Details of the SECURE Act - Part Thirteen: 529 College Savings Plans


In late December of 2019 President Trump signed into law a budget bill to fund the government for the remainder of the fiscal year. Included as an addition to the bill was the SECURE Act (Setting Every Community Up for Retirement Enhancement Act of 2019). Some of the changes within the SECURE ACT addressed 529 College Savings Plans.

Section 302 of the Act expanded the benefits of 529 college savings plans.

Prior to the SECURE Act, 529 college savings plans were limited to what distributions could be made from the plan.

Effective for tax years beginning after December 31, 2018, the SECURE ACT expanded the benefits of 529 college savings plans, to including student loan repayments and cost of apprenticeship programs as qualified expenses. The new law applies to 529 plan distributions made after December 31, 2018.

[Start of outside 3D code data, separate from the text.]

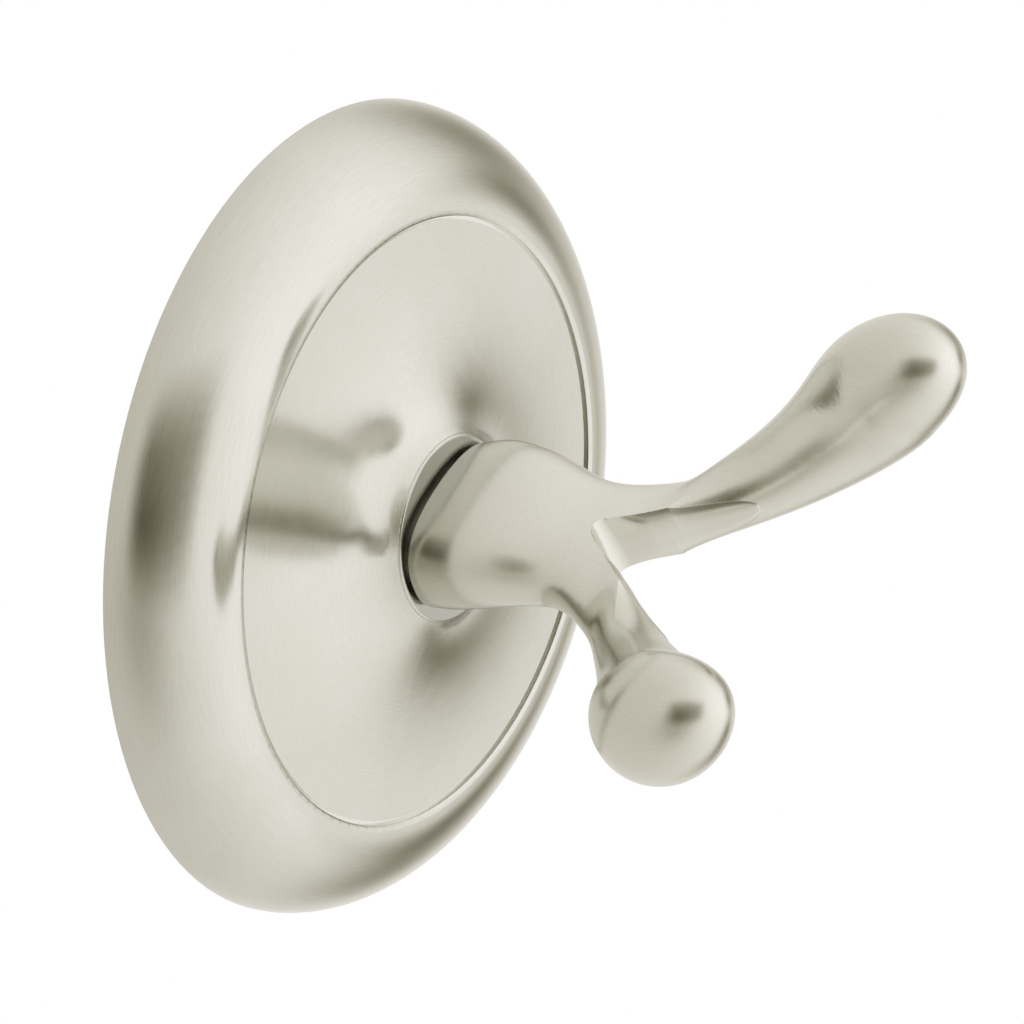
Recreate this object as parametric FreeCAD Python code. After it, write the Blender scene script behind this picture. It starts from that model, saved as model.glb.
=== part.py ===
import FreeCAD, Part
import math
import os

# Double robe hook on a round cover plate.
# Origin: the middle of the plate's back face, on the wall. -Y points out of the wall, +Z up and +X to the
# right, seen from the front. Lengths are in millimetres. "Out" is always the distance from the wall.

V = FreeCAD.Vector

# Cover plate: a hollow casting turned about the out axis
PLATE_RADIUS = 40.0
ROLL_WIDTH = 9.5            # from the plate's edge in to the crest of the rolled rim
ROLL_HEIGHT = 9.25          # crest of the rolled rim above the wall
ROLL_FULLNESS = 0.5         # 0.5523 makes the roll a true quarter of an ellipse
LIP_WIDTH = 0.6             # from the crest in to the step ring
LIP_DROP = 0.12             # how far the lip falls towards the step ring
STEP_WIDTH = 0.4            # the fine groove of the step ring
STEP_DEPTH = 0.55
DISC_DROP = 0.25            # the inner disc lies this much lower than the lip
FLARE_REACH = 12.0          # how far the disc stays nearly flat
FLARE_ANGLE = 50.0          # slope at the collar, in degrees
FLARE_LENGTH = 3.5          # how long the steep part holds that slope
COLLAR_RADIUS = 9.3
COLLAR_HEIGHT = 13.2
COLLAR_ROUND = 0.3
PLATE_WALL = 2.2
SEAT_THICKNESS = 3.0        # metal under the collar, where the hook's screw clamps
SEAT_RADIUS = 8.0           # flat inner face round the screw

# Hook: a flat foot, a tapering stem and two mirrored arms with teardrop ends
SHADOW_GAP = 0.45           # between the collar and the hook's foot
PLINTH_INSET = 1.3          # the plinth in that gap stands back from the foot's edge
FOOT_ROUND = 0.35
OVAL = 0.5523               # fullness of a true half oval
FOOT_FULLNESS = 0.69        # the foot and stem are squarer than an oval
# Stem stations from the foot on: distance along the stem, half width, half height, rise of the middle
STEM = [
    (FOOT_ROUND, 8.9, 6.0, 0.6),
    (3.0, 9.3, 6.0, 1.3),
    (6.8, 9.05, 5.45, 1.7),
    (10.8, 8.2, 4.55, 1.7),
    (14.6, 7.5, 3.75, 1.25),
]
FORK = (19.2, 9.3, 3.0, 0.8)    # the same where the arms part
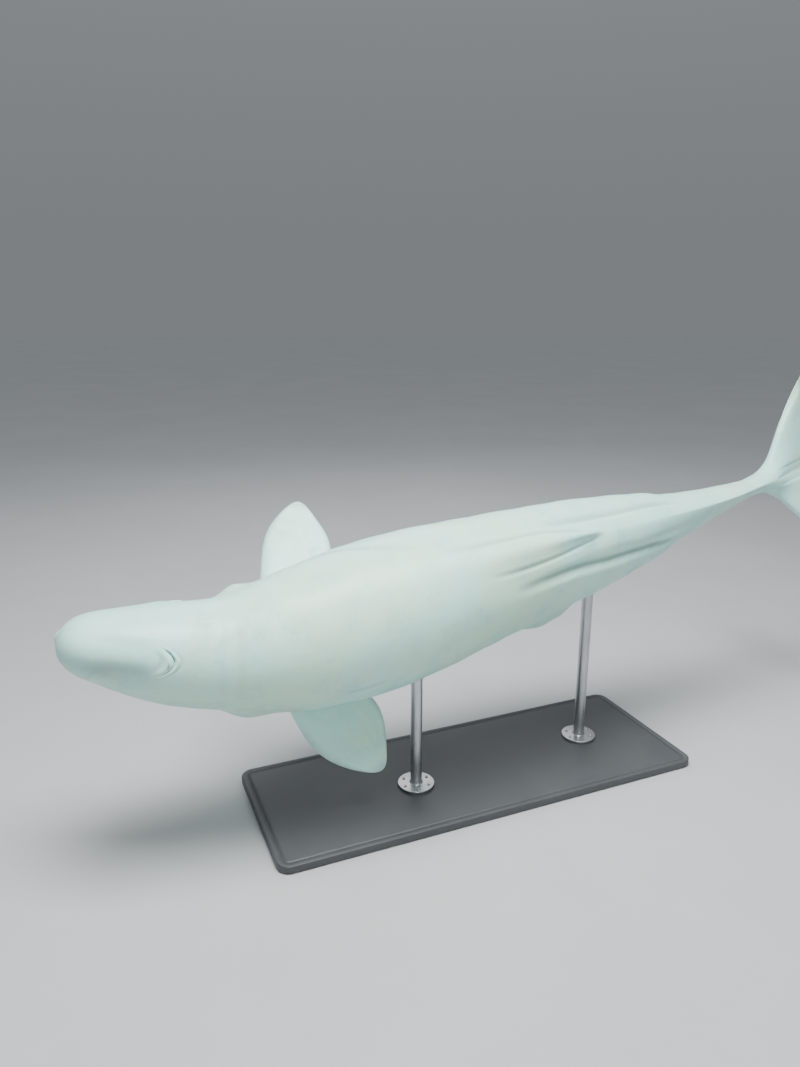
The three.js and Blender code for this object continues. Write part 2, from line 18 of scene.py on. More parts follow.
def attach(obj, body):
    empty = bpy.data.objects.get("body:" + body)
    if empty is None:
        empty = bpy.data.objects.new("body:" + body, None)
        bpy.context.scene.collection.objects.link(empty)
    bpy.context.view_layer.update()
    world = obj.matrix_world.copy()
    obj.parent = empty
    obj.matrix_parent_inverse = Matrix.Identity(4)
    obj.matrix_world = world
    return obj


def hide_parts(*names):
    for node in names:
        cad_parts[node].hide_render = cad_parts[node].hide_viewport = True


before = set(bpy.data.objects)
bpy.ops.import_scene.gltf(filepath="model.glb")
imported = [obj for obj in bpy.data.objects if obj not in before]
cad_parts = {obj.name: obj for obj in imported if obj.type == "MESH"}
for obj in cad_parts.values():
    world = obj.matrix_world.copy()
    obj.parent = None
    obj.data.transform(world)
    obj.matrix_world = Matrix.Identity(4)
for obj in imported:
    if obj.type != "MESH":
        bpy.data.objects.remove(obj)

logging.basicConfig(level=logging.INFO, format="%(message)s")
log = logging.getLogger("beluga")

LENGTH = 4.0
FULL_TURN = 2.0 * math.pi
TINY = 1e-7
Array = np.ndarray
Socket = bpy.types.NodeSocket
Rows = tuple[tuple[float, ...], ...]
Colour = tuple[float, float, float]
Span = tuple[float, float]
Point = tuple[float, float, float]


class Side(Enum):
    """The whale's own right and left."""

    RIGHT = 1
    LEFT = -1


# Curves and small functions


def smooth(start: float, end: float, value: Array) -> Array:
    """Smooth step, three t squared less two t cubed, from 0 at start to 1 at end."""
    t = np.clip((value - start) / (end - start), 0.0, 1.0)
    return t * t * (3.0 - 2.0 * t)


def bell(value: Array, centre: float, spread: float) -> Array:
    """Bell curve, e to the minus square of the distance from the centre over the spread."""
    return np.exp(-(((value - centre) / spread) ** 2))


@dataclass(frozen=True)
class Window:
    """A soft stretch that rises from start to full and falls from falls to ends."""

    start: float
    full: float
    falls: float
    ends: float

    def __call__(self, value: Array) -> Array:
        """How far the stretch has risen at each value, 0 to 1."""
        return smooth(self.start, self.full, value) * (1.0 - smooth(self.falls, self.ends, value))


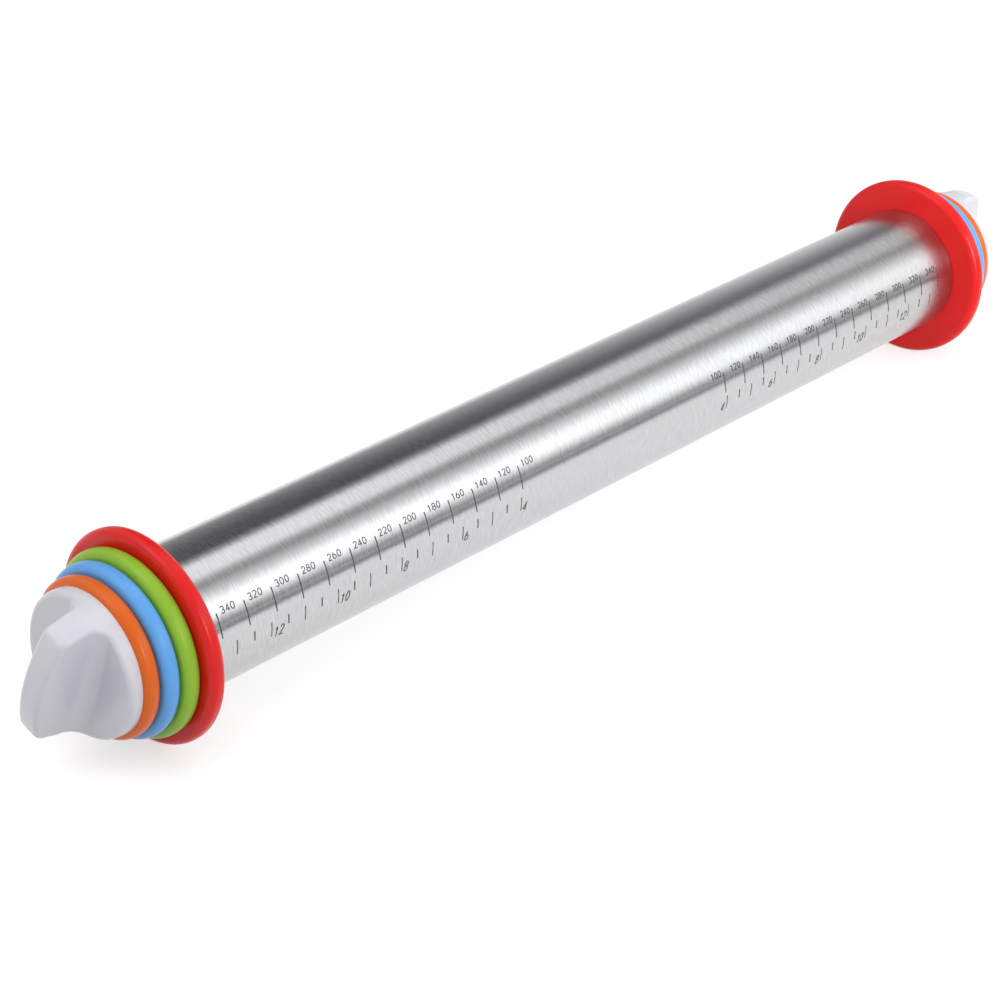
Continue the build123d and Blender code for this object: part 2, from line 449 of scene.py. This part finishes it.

This change allows families to take tax-free 529 plan distributions for student loan repayment. Principal and interest payments toward a qualified education loan will be considered qualified 529 plan expenses but the student loan interest that is paid for with tax-free 529 plan earnings is not eligible for the student loan interest deduction.  It also set the lifetime limits to $10,000 in qualified student loan repayments per 529 plan beneficiary and $10,000 per each of the beneficiary’s siblings.  So, for example, if a student has two siblings with student loans, a total of up to $30,000 ($10,000 each) could be withdrawn without penalty to pay their debt.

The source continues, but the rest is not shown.